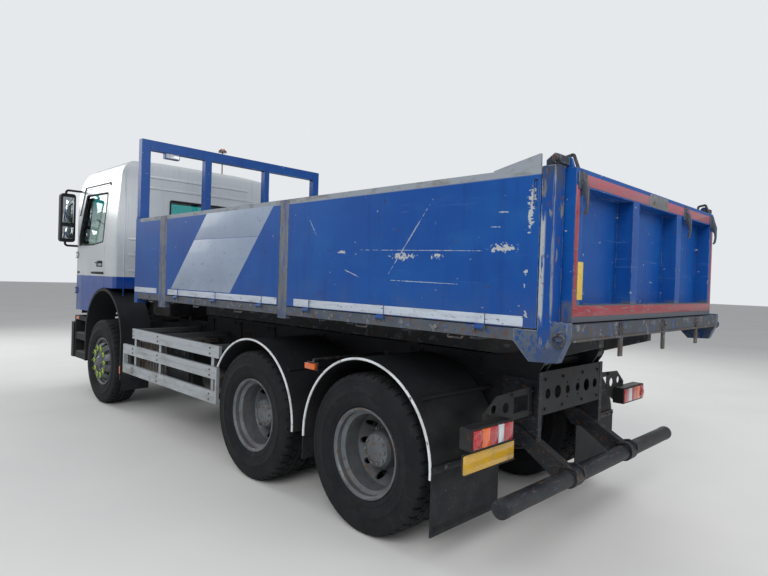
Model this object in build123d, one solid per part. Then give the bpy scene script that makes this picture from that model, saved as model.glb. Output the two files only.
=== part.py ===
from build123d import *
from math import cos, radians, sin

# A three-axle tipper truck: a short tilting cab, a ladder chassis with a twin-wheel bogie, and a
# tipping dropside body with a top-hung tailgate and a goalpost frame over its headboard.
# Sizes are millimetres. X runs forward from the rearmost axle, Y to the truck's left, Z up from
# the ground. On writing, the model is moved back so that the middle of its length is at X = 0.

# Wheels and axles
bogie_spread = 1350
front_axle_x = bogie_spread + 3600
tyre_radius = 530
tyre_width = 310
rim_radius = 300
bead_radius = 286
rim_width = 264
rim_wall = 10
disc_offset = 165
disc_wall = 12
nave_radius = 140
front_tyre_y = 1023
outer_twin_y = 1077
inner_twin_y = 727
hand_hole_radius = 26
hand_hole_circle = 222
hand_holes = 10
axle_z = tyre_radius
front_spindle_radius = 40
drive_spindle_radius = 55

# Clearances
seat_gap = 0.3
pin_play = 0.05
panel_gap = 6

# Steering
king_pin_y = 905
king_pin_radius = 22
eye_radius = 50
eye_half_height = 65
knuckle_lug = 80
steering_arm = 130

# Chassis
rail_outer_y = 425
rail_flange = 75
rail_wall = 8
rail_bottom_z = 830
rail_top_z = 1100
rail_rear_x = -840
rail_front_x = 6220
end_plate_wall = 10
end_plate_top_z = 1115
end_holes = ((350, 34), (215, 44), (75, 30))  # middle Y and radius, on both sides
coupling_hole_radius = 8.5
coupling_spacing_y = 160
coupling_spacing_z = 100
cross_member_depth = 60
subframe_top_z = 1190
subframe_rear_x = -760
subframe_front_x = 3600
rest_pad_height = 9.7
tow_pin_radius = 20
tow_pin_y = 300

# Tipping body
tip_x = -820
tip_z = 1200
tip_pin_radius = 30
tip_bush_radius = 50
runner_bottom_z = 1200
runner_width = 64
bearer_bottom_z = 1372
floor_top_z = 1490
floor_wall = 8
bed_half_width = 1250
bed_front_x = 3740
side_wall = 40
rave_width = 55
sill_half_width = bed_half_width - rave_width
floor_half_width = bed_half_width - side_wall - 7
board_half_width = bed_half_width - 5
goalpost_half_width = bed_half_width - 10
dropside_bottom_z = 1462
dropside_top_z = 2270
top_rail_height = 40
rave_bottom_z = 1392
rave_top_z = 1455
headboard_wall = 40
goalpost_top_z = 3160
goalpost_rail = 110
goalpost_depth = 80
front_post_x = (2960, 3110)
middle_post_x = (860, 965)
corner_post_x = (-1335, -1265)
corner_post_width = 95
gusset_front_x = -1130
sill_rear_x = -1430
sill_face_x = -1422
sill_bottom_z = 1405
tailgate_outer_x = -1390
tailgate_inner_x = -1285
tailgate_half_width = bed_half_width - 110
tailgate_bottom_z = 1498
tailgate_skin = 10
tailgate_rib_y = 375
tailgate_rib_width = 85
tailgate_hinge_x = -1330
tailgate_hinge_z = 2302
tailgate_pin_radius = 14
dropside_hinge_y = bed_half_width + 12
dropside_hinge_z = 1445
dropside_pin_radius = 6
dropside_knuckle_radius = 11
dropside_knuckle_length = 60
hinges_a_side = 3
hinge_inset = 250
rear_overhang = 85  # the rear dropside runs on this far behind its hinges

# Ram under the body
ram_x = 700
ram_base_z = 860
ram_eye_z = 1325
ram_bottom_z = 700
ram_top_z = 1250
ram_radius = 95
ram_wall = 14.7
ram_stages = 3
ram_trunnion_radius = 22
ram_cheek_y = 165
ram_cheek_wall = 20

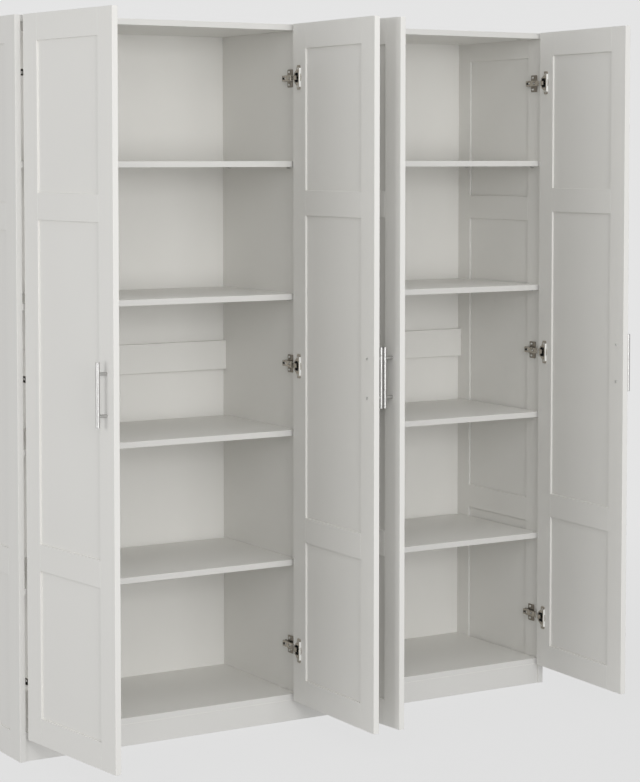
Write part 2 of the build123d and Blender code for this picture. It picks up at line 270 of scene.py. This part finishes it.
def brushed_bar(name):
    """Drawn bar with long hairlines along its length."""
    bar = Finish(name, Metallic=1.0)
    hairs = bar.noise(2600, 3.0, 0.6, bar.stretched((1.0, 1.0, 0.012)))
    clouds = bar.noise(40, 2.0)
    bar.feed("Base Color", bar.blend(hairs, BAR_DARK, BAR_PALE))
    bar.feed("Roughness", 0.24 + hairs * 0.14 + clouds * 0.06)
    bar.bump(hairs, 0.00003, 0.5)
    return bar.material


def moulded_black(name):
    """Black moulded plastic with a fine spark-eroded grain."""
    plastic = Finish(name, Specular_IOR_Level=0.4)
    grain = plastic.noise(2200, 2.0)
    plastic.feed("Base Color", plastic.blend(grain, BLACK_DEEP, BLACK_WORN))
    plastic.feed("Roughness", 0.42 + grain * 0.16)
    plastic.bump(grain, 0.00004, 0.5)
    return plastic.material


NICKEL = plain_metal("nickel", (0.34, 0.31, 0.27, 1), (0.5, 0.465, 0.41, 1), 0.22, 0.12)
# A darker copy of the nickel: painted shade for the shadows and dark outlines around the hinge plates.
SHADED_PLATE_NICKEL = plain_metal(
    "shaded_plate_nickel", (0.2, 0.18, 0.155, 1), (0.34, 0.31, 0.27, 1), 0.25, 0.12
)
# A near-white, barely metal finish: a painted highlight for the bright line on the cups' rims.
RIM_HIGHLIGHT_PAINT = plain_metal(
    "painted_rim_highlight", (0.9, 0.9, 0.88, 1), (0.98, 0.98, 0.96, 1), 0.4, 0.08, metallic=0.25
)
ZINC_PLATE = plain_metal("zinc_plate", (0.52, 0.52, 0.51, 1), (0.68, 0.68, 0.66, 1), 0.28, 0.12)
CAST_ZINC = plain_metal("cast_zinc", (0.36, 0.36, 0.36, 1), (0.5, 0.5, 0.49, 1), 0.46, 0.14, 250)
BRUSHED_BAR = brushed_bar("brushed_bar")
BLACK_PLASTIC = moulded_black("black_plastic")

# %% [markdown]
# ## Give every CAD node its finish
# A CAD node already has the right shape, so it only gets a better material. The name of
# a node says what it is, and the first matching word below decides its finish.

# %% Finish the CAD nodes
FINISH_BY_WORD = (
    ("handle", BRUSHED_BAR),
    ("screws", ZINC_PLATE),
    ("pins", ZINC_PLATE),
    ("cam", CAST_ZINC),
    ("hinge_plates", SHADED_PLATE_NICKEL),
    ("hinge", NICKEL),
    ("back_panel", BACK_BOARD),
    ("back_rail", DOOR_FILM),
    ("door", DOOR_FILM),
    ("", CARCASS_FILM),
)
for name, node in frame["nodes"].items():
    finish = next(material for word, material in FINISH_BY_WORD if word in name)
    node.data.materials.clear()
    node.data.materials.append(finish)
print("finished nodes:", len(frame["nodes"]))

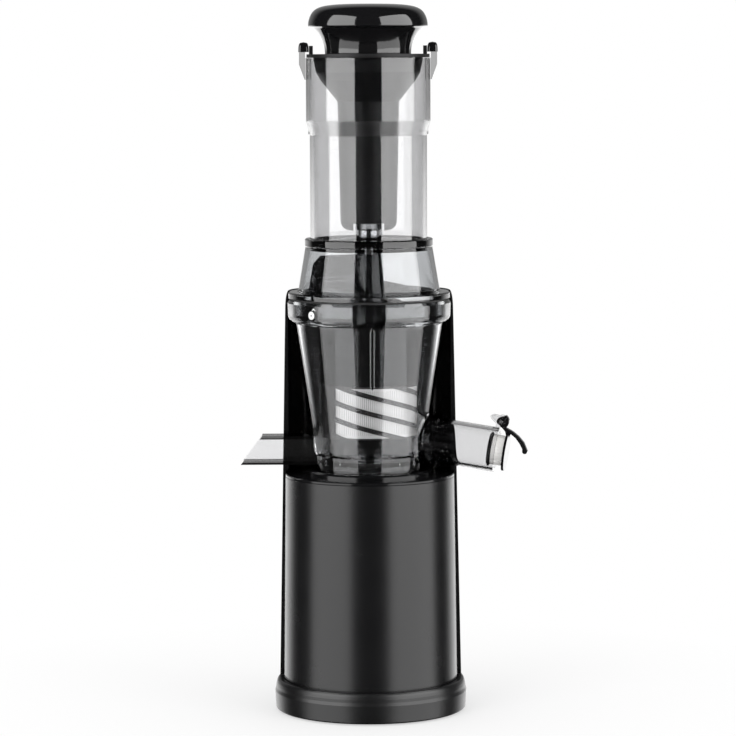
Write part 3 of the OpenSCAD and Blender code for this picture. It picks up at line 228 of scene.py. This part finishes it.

Directions for this task -
Extract the full listing above without altering anything.

Exercise answer -
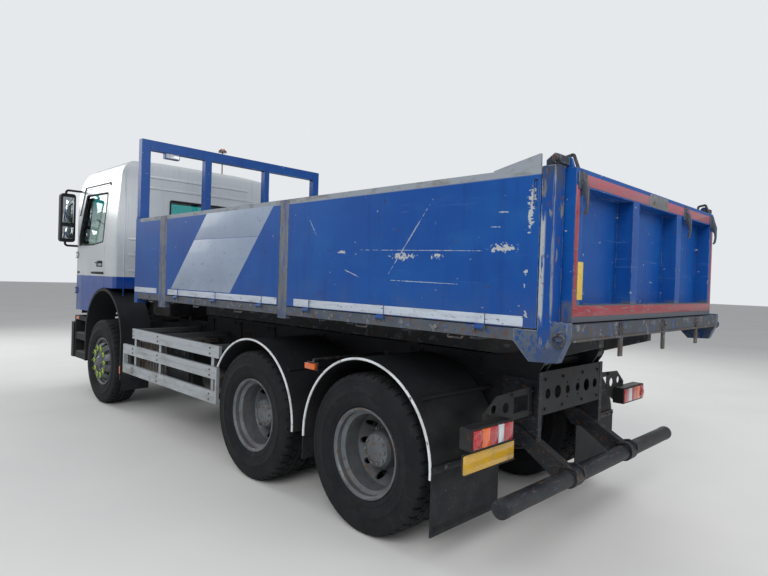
Model this object in build123d, one solid per part. Then give the bpy scene script that makes this picture from that model, saved as model.glb. Output the two files only.
=== part.py ===
from build123d import *
from math import cos, radians, sin

# A three-axle tipper truck: a short tilting cab, a ladder chassis with a twin-wheel bogie, and a
# tipping dropside body with a top-hung tailgate and a goalpost frame over its headboard.
# Sizes are millimetres. X runs forward from the rearmost axle, Y to the truck's left, Z up from
# the ground. On writing, the model is moved back so that the middle of its length is at X = 0.

# Wheels and axles
bogie_spread = 1350
front_axle_x = bogie_spread + 3600
tyre_radius = 530
tyre_width = 310
rim_radius = 300
bead_radius = 286
rim_width = 264
rim_wall = 10
disc_offset = 165
disc_wall = 12
nave_radius = 140
front_tyre_y = 1023
outer_twin_y = 1077
inner_twin_y = 727
hand_hole_radius = 26
hand_hole_circle = 222
hand_holes = 10
axle_z = tyre_radius
front_spindle_radius = 40
drive_spindle_radius = 55

# Clearances
seat_gap = 0.3
pin_play = 0.05
panel_gap = 6

# Steering
king_pin_y = 905
king_pin_radius = 22
eye_radius = 50
eye_half_height = 65
knuckle_lug = 80
steering_arm = 130

# Chassis
rail_outer_y = 425
rail_flange = 75
rail_wall = 8
rail_bottom_z = 830
rail_top_z = 1100
rail_rear_x = -840
rail_front_x = 6220
end_plate_wall = 10
end_plate_top_z = 1115
end_holes = ((350, 34), (215, 44), (75, 30))  # middle Y and radius, on both sides
coupling_hole_radius = 8.5
coupling_spacing_y = 160
coupling_spacing_z = 100
cross_member_depth = 60
subframe_top_z = 1190
subframe_rear_x = -760
subframe_front_x = 3600
rest_pad_height = 9.7
tow_pin_radius = 20
tow_pin_y = 300

# Tipping body
tip_x = -820
tip_z = 1200
tip_pin_radius = 30
tip_bush_radius = 50
runner_bottom_z = 1200
runner_width = 64
bearer_bottom_z = 1372
floor_top_z = 1490
floor_wall = 8
bed_half_width = 1250
bed_front_x = 3740
side_wall = 40
rave_width = 55
sill_half_width = bed_half_width - rave_width
floor_half_width = bed_half_width - side_wall - 7
board_half_width = bed_half_width - 5
goalpost_half_width = bed_half_width - 10
dropside_bottom_z = 1462
dropside_top_z = 2270
top_rail_height = 40
rave_bottom_z = 1392
rave_top_z = 1455
headboard_wall = 40
goalpost_top_z = 3160
goalpost_rail = 110
goalpost_depth = 80
front_post_x = (2960, 3110)
middle_post_x = (860, 965)
corner_post_x = (-1335, -1265)
corner_post_width = 95
gusset_front_x = -1130
sill_rear_x = -1430
sill_face_x = -1422
sill_bottom_z = 1405
tailgate_outer_x = -1390
tailgate_inner_x = -1285
tailgate_half_width = bed_half_width - 110
tailgate_bottom_z = 1498
tailgate_skin = 10
tailgate_rib_y = 375
tailgate_rib_width = 85
tailgate_hinge_x = -1330
tailgate_hinge_z = 2302
tailgate_pin_radius = 14
dropside_hinge_y = bed_half_width + 12
dropside_hinge_z = 1445
dropside_pin_radius = 6
dropside_knuckle_radius = 11
dropside_knuckle_length = 60
hinges_a_side = 3
hinge_inset = 250
rear_overhang = 85  # the rear dropside runs on this far behind its hinges

# Ram under the body
ram_x = 700
ram_base_z = 860
ram_eye_z = 1325
ram_bottom_z = 700
ram_top_z = 1250
ram_radius = 95
ram_wall = 14.7
ram_stages = 3
ram_trunnion_radius = 22
ram_cheek_y = 165
ram_cheek_wall = 20

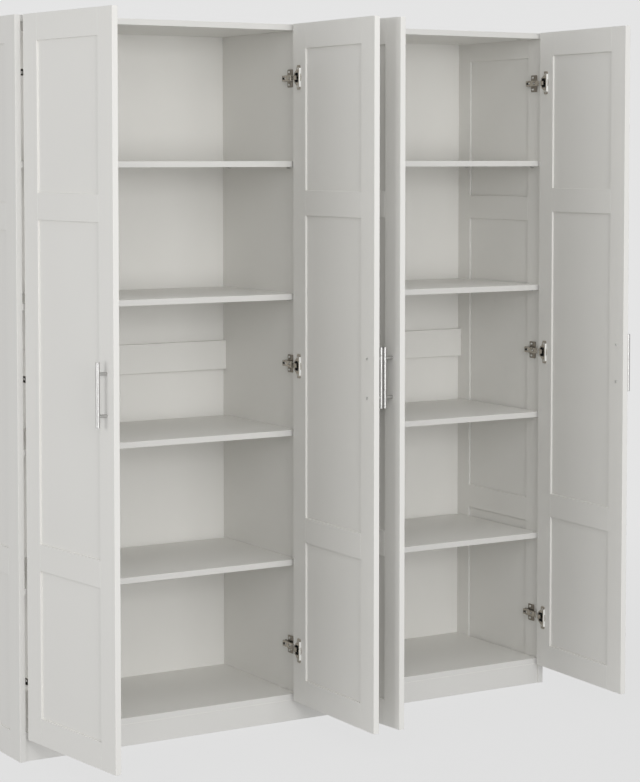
Write part 2 of the build123d and Blender code for this picture. It picks up at line 270 of scene.py. This part finishes it.
def brushed_bar(name):
    """Drawn bar with long hairlines along its length."""
    bar = Finish(name, Metallic=1.0)
    hairs = bar.noise(2600, 3.0, 0.6, bar.stretched((1.0, 1.0, 0.012)))
    clouds = bar.noise(40, 2.0)
    bar.feed("Base Color", bar.blend(hairs, BAR_DARK, BAR_PALE))
    bar.feed("Roughness", 0.24 + hairs * 0.14 + clouds * 0.06)
    bar.bump(hairs, 0.00003, 0.5)
    return bar.material


def moulded_black(name):
    """Black moulded plastic with a fine spark-eroded grain."""
    plastic = Finish(name, Specular_IOR_Level=0.4)
    grain = plastic.noise(2200, 2.0)
    plastic.feed("Base Color", plastic.blend(grain, BLACK_DEEP, BLACK_WORN))
    plastic.feed("Roughness", 0.42 + grain * 0.16)
    plastic.bump(grain, 0.00004, 0.5)
    return plastic.material


NICKEL = plain_metal("nickel", (0.34, 0.31, 0.27, 1), (0.5, 0.465, 0.41, 1), 0.22, 0.12)
# A darker copy of the nickel: painted shade for the shadows and dark outlines around the hinge plates.
SHADED_PLATE_NICKEL = plain_metal(
    "shaded_plate_nickel", (0.2, 0.18, 0.155, 1), (0.34, 0.31, 0.27, 1), 0.25, 0.12
)
# A near-white, barely metal finish: a painted highlight for the bright line on the cups' rims.
RIM_HIGHLIGHT_PAINT = plain_metal(
    "painted_rim_highlight", (0.9, 0.9, 0.88, 1), (0.98, 0.98, 0.96, 1), 0.4, 0.08, metallic=0.25
)
ZINC_PLATE = plain_metal("zinc_plate", (0.52, 0.52, 0.51, 1), (0.68, 0.68, 0.66, 1), 0.28, 0.12)
CAST_ZINC = plain_metal("cast_zinc", (0.36, 0.36, 0.36, 1), (0.5, 0.5, 0.49, 1), 0.46, 0.14, 250)
BRUSHED_BAR = brushed_bar("brushed_bar")
BLACK_PLASTIC = moulded_black("black_plastic")

# %% [markdown]
# ## Give every CAD node its finish
# A CAD node already has the right shape, so it only gets a better material. The name of
# a node says what it is, and the first matching word below decides its finish.

# %% Finish the CAD nodes
FINISH_BY_WORD = (
    ("handle", BRUSHED_BAR),
    ("screws", ZINC_PLATE),
    ("pins", ZINC_PLATE),
    ("cam", CAST_ZINC),
    ("hinge_plates", SHADED_PLATE_NICKEL),
    ("hinge", NICKEL),
    ("back_panel", BACK_BOARD),
    ("back_rail", DOOR_FILM),
    ("door", DOOR_FILM),
    ("", CARCASS_FILM),
)
for name, node in frame["nodes"].items():
    finish = next(material for word, material in FINISH_BY_WORD if word in name)
    node.data.materials.clear()
    node.data.materials.append(finish)
print("finished nodes:", len(frame["nodes"]))

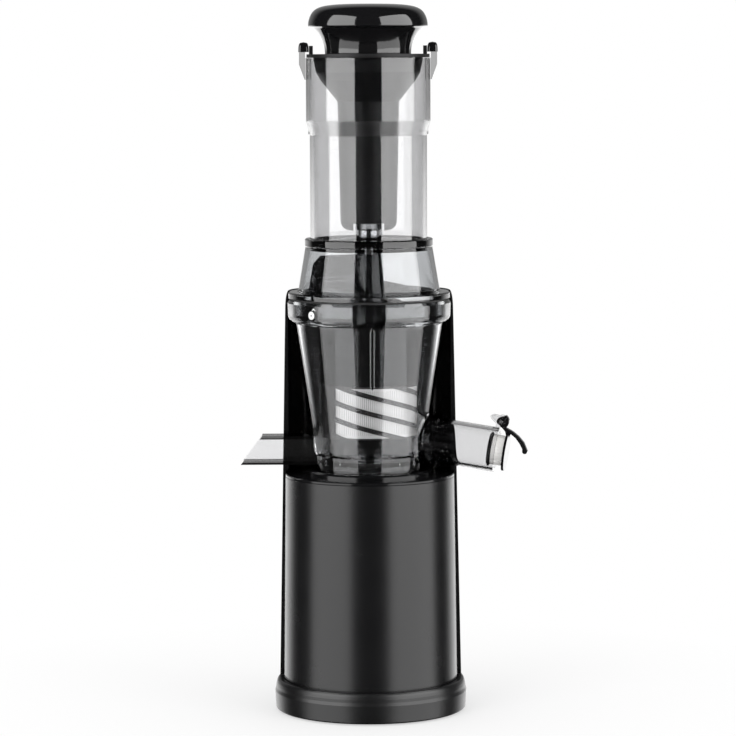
Write part 3 of the OpenSCAD and Blender code for this picture. It picks up at line 228 of scene.py. This part finishes it.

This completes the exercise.